Before You read this blog, I think it's important that you know that I understand the necessity of borders and a thorough vetting process in order to protect the country. My questions are these, "How far do we allow it to go?" and "How far is too far?" We as Christians serve a greater ruler who holds us to a higher standard and our citizenship in His Kingdom requires a different response from us and this is what I want to talk about. How do we look beyond our borders and love our neighbors?

"And you shall love the Lord your God with all your heart and with all your soul and with all your mind and with all your strength.’ The second is this: ‘You shall love your neighbor as yourself.’ There is no other commandment greater than these.”~ Mark 12:30-31

A neighbor is not someone you always agree with or even come close to seeing eye-to-eye with. A neighbor isn't even necessarily always the person that lives next door to you. It's the person with whom you share a common humanity with. Someone with whom you can relate to simply because you both share in the common human experience of sorrow, pain, fear, joy and happiness. While others may respond out of fear, anger and hate; we are called to respond with love and understanding. This is made possible through our own understanding that we are all living in a fallen state of humanity. Using this as a starting point we can utilize this as an opportunity to change misperceptions. This is where instead of closing ourselves off, we open ourselves up and show them the full measure of our God and refuge; in hopes that they too may find sanctuary in His presence.

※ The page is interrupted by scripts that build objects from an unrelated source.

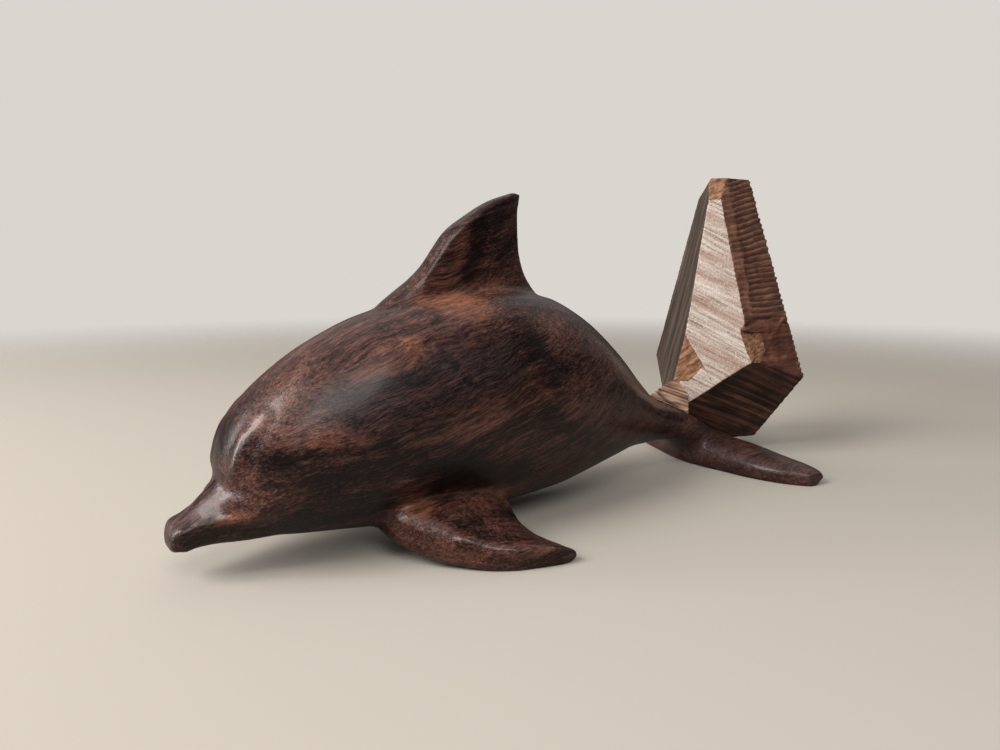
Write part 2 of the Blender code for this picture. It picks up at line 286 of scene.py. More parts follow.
for name, lamp in LAMPS.items():
    data = bpy.data.lights.new(name, "AREA")
    data.shape, data.size, data.size_y = "RECTANGLE", lamp["width"], lamp["tall"]
    data.energy, data.color = lamp["power"], lamp["colour"]
    way = Vector(outward(lamp["heading"], lamp["height"]))
    light = bpy.data.objects.new(name, data)
    light.location = AIM + lamp["distance"] * way
    roll = Quaternion((0, 0, 1), math.radians(lamp["roll"]))
    light.rotation_euler = (way.to_track_quat("Z", "Y") @ roll).to_euler()
    bpy.context.scene.collection.objects.link(light)
    print(name, "at", [round(value, 2) for value in light.location])

# %% Light the room
ROOM_BRIGHT, ROOM_DARK = 0.50, 0.05
ROOM_COLOUR = (1.0, 0.97, 0.94)
BEHIND_FADES = (0.1, -0.8)
UPWARD_FADES = (0.05, 0.55)

room = Finish("room", "worlds")
bpy.context.scene.world = room.made
way = room.add("ShaderNodeTexCoord", output="Generated")
to_camera = tuple((camera.location * Vector((1, 1, 0))).normalized())
facing_camera = room.vector("DOT_PRODUCT", way, to_camera, output="Value")
upward = room.vector("DOT_PRODUCT", way, (0, 0, 1), output="Value")
behind = room.step(facing_camera, *BEHIND_FADES) * room.step(upward, *UPWARD_FADES)
strength = ROOM_DARK + (ROOM_BRIGHT - ROOM_DARK) * behind
seen = room.add("ShaderNodeBackground", None, {"Color": (*BACKGROUND, 1)})
unseen = room.add("ShaderNodeBackground", None, {"Color": (*ROOM_COLOUR, 1), "Strength": strength})
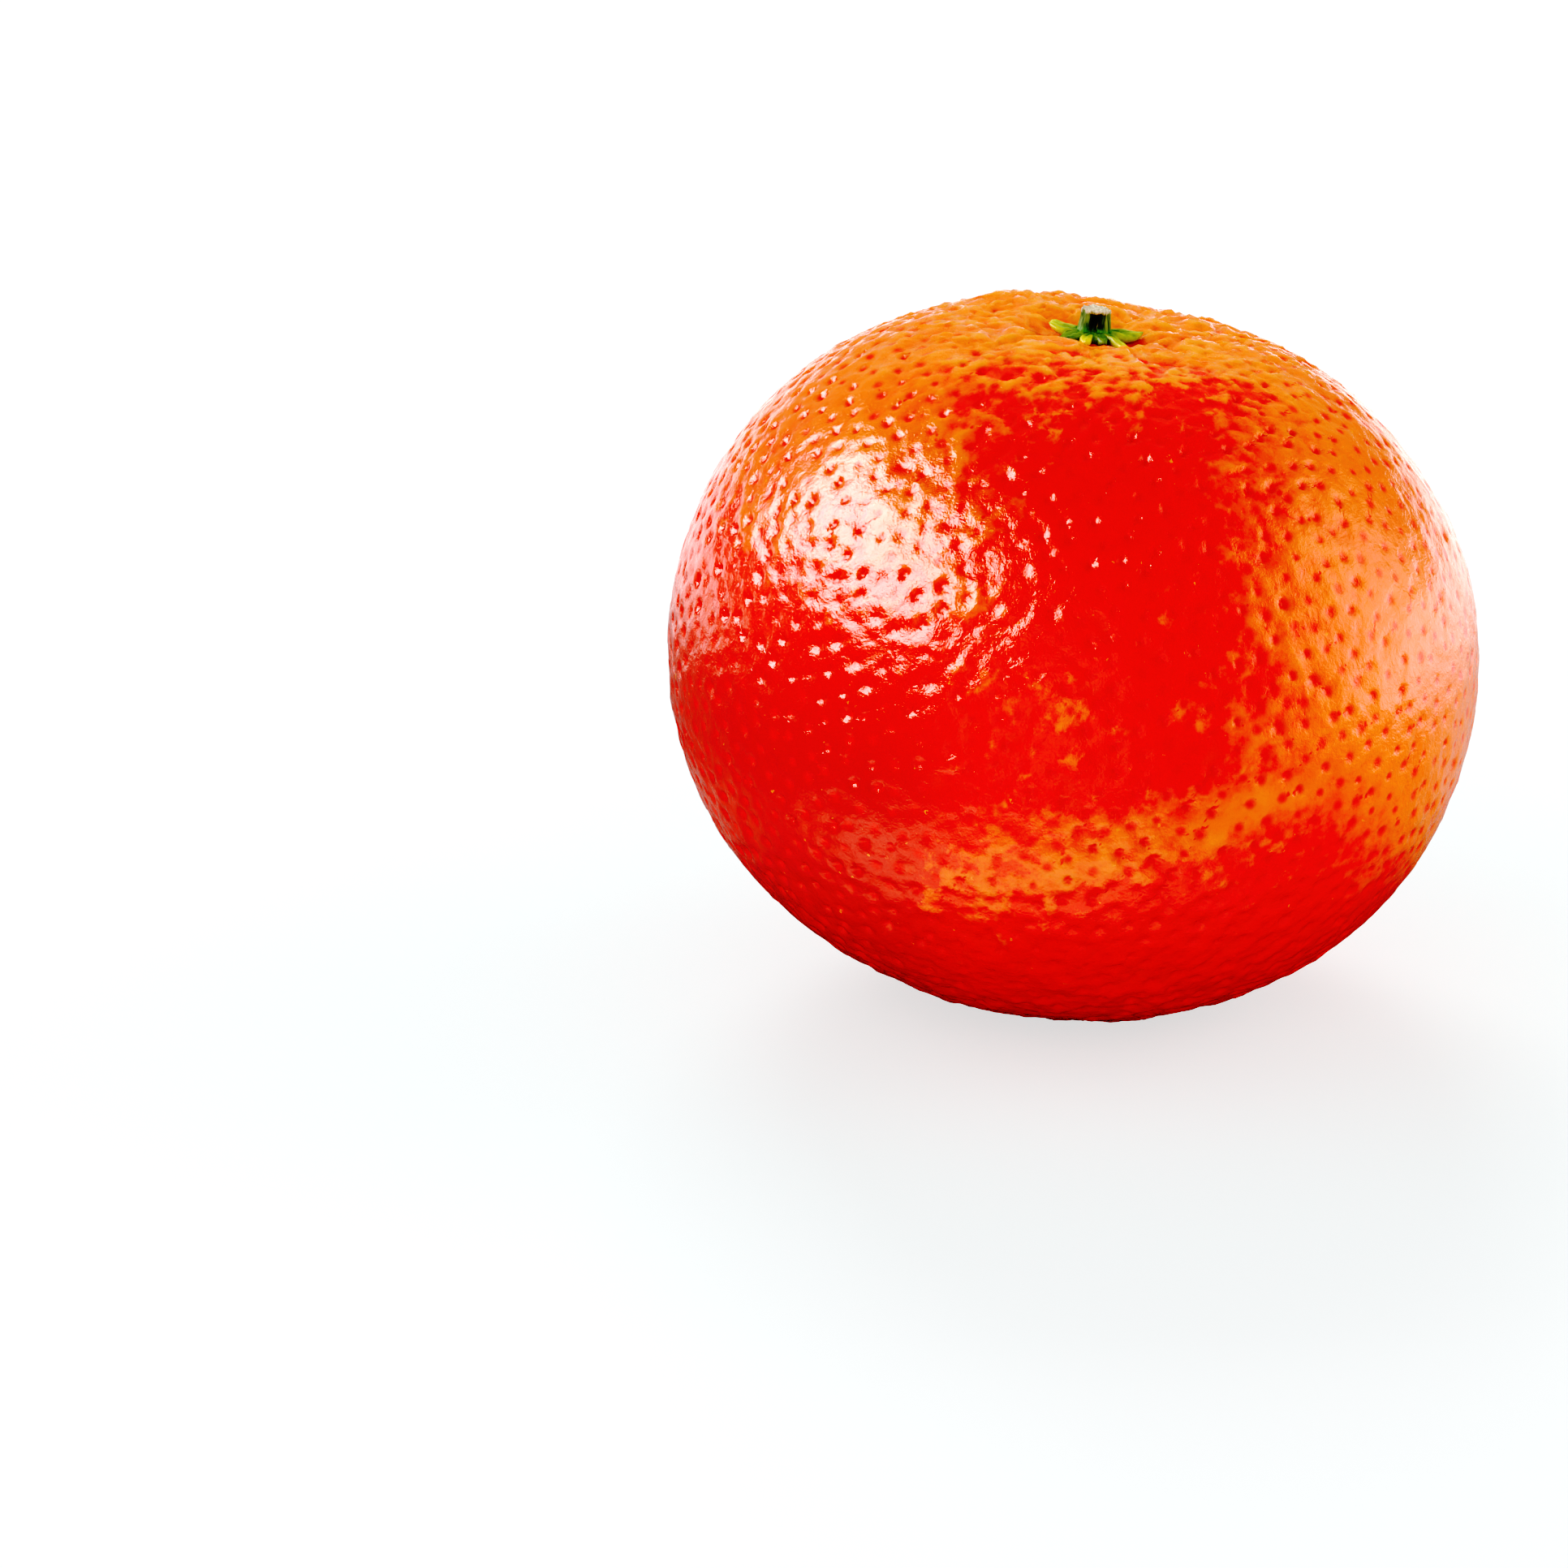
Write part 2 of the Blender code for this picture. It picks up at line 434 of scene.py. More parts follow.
FLOAT, VECTOR, COLOUR = "NodeSocketFloat", "NodeSocketVector", "NodeSocketColor"
mottling = new_group(
    "mottling",
    {
        "Place": (VECTOR, None),
        "First": (COLOUR, (1.0, 1.0, 1.0, 1.0)),
        "Second": (COLOUR, (0.5, 0.5, 0.5, 1.0)),
        "Per metre": (FLOAT, 100.0),
        "Contrast": (FLOAT, 1.0),
    },
    {"Colour": COLOUR, "Mask": FLOAT},
)
inside = add_node(mottling, "NodeGroupInput")
cloud_fill = {
    "Vector": out(inside, "Place"),
    "Scale": out(inside, "Per metre"),
    "Detail": 4.0,
    "Roughness": 0.6,
    "Distortion": 0.4,
}
cloud = add_node(mottling, "ShaderNodeTexNoise", cloud_fill)
centred = minus(mottling, out(cloud, 0), 0.5)
stretched = calc(mottling, "MULTIPLY_ADD", centred, out(inside, "Contrast"), 0.5)
share = add_node(mottling, "ShaderNodeClamp", {"Value": stretched})
shade = blend_colour(mottling, out(share), out(inside, "First"), out(inside, "Second"))
add_node(mottling, "NodeGroupOutput", {"Colour": shade, "Mask": out(share)})

# %% [markdown]
# ## Fine grain
#
# Skin, leaf and bark all break up a reflection with a grain too small to model: about a tenth of a
# millimetre. This group gives that as a height, which each material hands to a Bump node. Two sizes
# of noise are added, so the grain doesn't look regular.

# %% Shared group: fine grain
fine_grain = new_group(
    "fine_grain",
    {"Place": (VECTOR, None), "Per metre": (FLOAT, 4000.0), "Depth": (FLOAT, 1.0)},
    {"Height": FLOAT},
)
inside = add_node(fine_grain, "NodeGroupInput")
heights = []
for fineness, part in ((1.0, 0.65), (2.7, 0.35)):
    per_metre = times(fine_grain, out(inside, "Per metre"), fineness)
    grain_fill = {"Vector": out(inside, "Place"), "Scale": per_metre, "Detail": 2.0}
    grain = add_node(fine_grain, "ShaderNodeTexNoise", grain_fill)
    heights.append(times(fine_grain, out(grain, 0), part))
deep = times(fine_grain, plus(fine_grain, *heights), out(inside, "Depth"))
add_node(fine_grain, "NodeGroupOutput", {"Height": deep})
print("shared groups:", [g.name for g in bpy.data.node_groups])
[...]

Scripture calls us as Christians to love others for no other reason than this. And not just to love others, but to love them as much as we love ourselves. Jesus didn't call us to respond in this way because it would be easy, but because it would benefit us in our sanctification, so this is where we pick up our cross and follow Him. This is where we put others above ourselves when necessary. This is when we show grace and mercy even when the rest of the world would respond with hate and exclusivism. Christians should be the first to welcome refugees and immigrants with love, understanding and compassion. We should be at the front of the protests with the loudest voices. Calling our senators relentlessly. Writing our congressmen/women vigorously. Speaking and standing for those whose voices have been stifled or stripped altogether. We do this not for recognition or selfish ambition or gain, but we do so as Christians because understand what it is like to be a visitor in a foreign land; where the odds are stacked against you (1 Peter 2:11) and where love and grace changes everything! That though we were still sinners (through God's love for us and grace towards us) Christ died for us (Romans 5:8); allowing us the reconciliation with God the father and refuge from a land of despair and a new place to call home in heaven.

This is our opportunity to let the truth of the Gospel shine brightly through us. This is our opportunity to be ministers of the Gospel without even speaking a word. To show love and compassion to the the outcasts, the misunderstood and down trodden. This is not an issue of political party, this is an issue of human decency. Let us be the light in a darkened world. Let us shine so brightly that we outshine the torch of Lady Liberty and let shine ever so brightly the light of God's Kingdom!